'Deri Law' to face Knesset preliminary vote on Wednesday

The bill is an amendment to Basic Law: The Government. It passed in the Ministerial Legislation Committee on Sunday.

 ARYE DERI, head of the Shas Party, leads a faction meeting in the Knesset this week. (photo credit: YONATAN SINDEL/FLASH90)
ARYE DERI, head of the Shas Party, leads a faction meeting in the Knesset this week.
(photo credit: YONATAN SINDEL/FLASH90)

A bill that would block the High Court of Justice from intervening in the appointments of ministers is to be voted on in the Knesset plenum on Wednesday. The preliminary vote will be another step forward in the controversial bill’s legislative process.

The bill – known as the “Deri Law,” for Shas chairman Arye Deri – is an amendment to Basic Law: The Government. It passed in the Ministerial Legislation Committee on Sunday.

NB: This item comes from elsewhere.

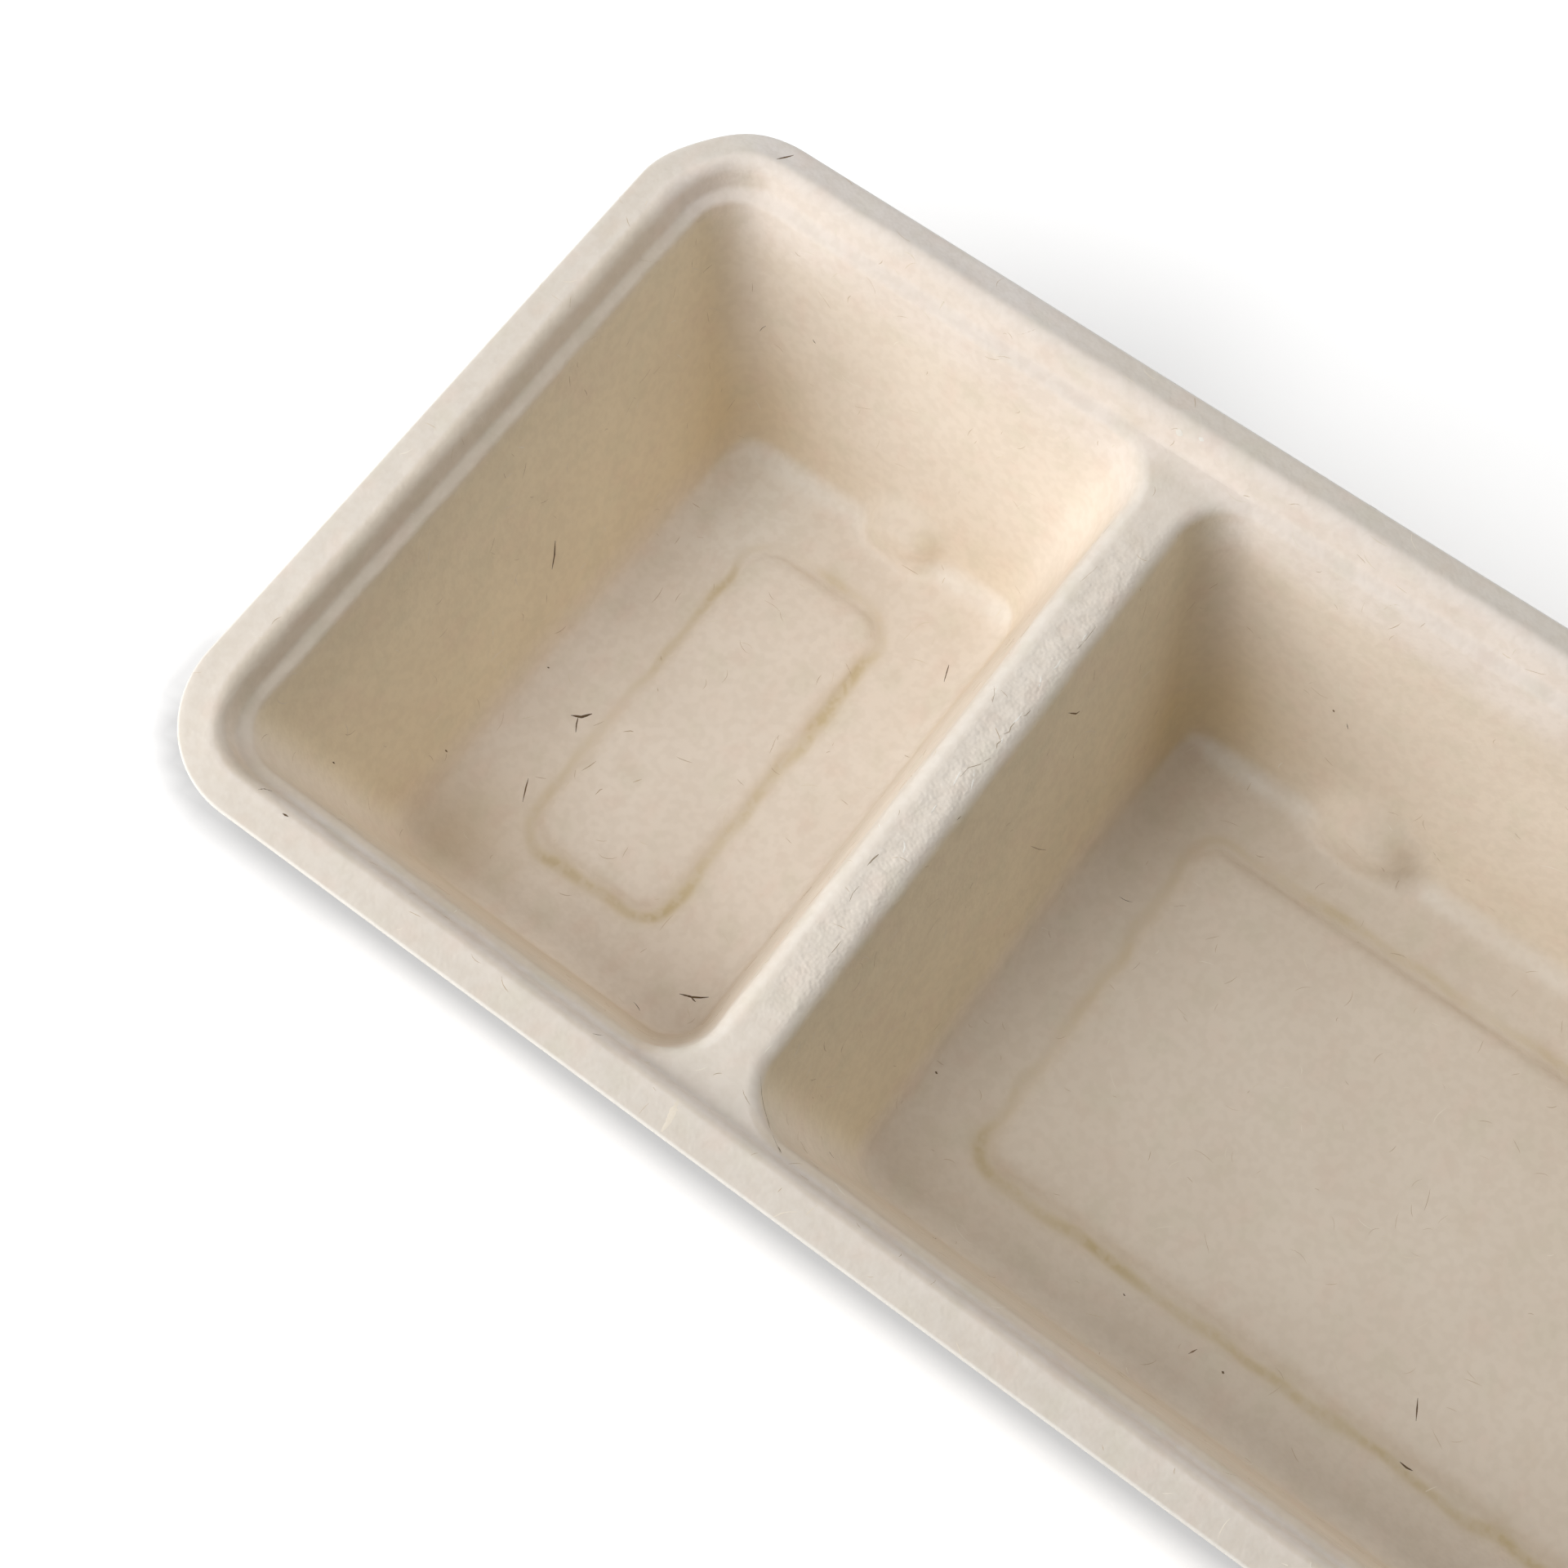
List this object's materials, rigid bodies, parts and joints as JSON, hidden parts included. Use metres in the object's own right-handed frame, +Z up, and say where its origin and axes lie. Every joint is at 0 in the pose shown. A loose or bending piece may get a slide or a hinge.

The Knesset House Committee, which is controlled by the coalition, granted the bill an exemption from the requisite 45-day wait after its proposal, indicating the coalition’s determination to pass it into law without delay.

In a show of unity, every coalition member except Deri – who is not a minister or a deputy minister – signed off on the bill, which was proposed on February 6.

The law's function

The bill is intended to enable Prime Minister Benjamin Netanyahu to reinstate Deri after the High Court of Justice ruled last month that his appointment as health and interior minister suffered from “extreme unreasonableness.”

 The masses protest outside of the Knesset against the judicial reform. (credit: MARC ISRAEL SELLEM)
The masses protest outside of the Knesset against the judicial reform. (credit: MARC ISRAEL SELLEM)

The ruling was due to Deri’s recurring white-collar criminal convictions, the last of which came as part of a plea bargain in January 2022, and because he earned his lenient plea bargain by fooling the court, saying he would not reenter politics, the court said.

The bill’s supporters argue that the High Court’s ruling was an improper intervention in political decisions and that Deri did not fool the court because he never pledged he would quit politics forever.

The Deri Law is also linked to the coalition’s proposed legal reforms. One of the reform’s provisions is that the High Court cannot strike down amendments to Basic Laws. The coalition will likely pass this law first, meaning the High Court will not be able to hear appeals against the Deri Law.

A number of other bills are expected to reach preliminary voting in Wednesday’s plenum. Two of those bills also have to do with the coalition’s judicial reform.

The first is a private bill proposed by Constitution, Law and Justice Committee chairman Simcha Rothman (Religious Zionist Party). It proposes that the High Court has the power to strike down laws that violate Basic Laws – but only by a unanimous vote of all of the court’s members. Moreover, the law would give 61 MKs or more the power to make laws “immune” to judicial review, even if they contradict Basic Laws.

That law is very similar to Rothman’s committee-initiated bill, which his committee is currently debating. The coalition likely will either proceed with Rothman’s private bill or combine the two, a Likud source said.

The second bill related to judicial reform that will reach the Knesset plenum on Wednesday is Likud MK Moshe Saada’s proposal to remove the Police Investigations Unit, which hears appeals against police officers, from the State’s Attorney’s Office and subjugate it directly to the justice minister. The bill also proposes that the unit would be able to investigate attorneys from the State Attorney’s Office and not just police officers.

The bill’s detractors say this move would damage the state’s ability to take action against police officers who abuse their power. Perhaps more importantly, however, it opens the door for politically motivated investigations of attorneys, hypothetically including those who are representing the state in Netanyahu’s ongoing corruption trials.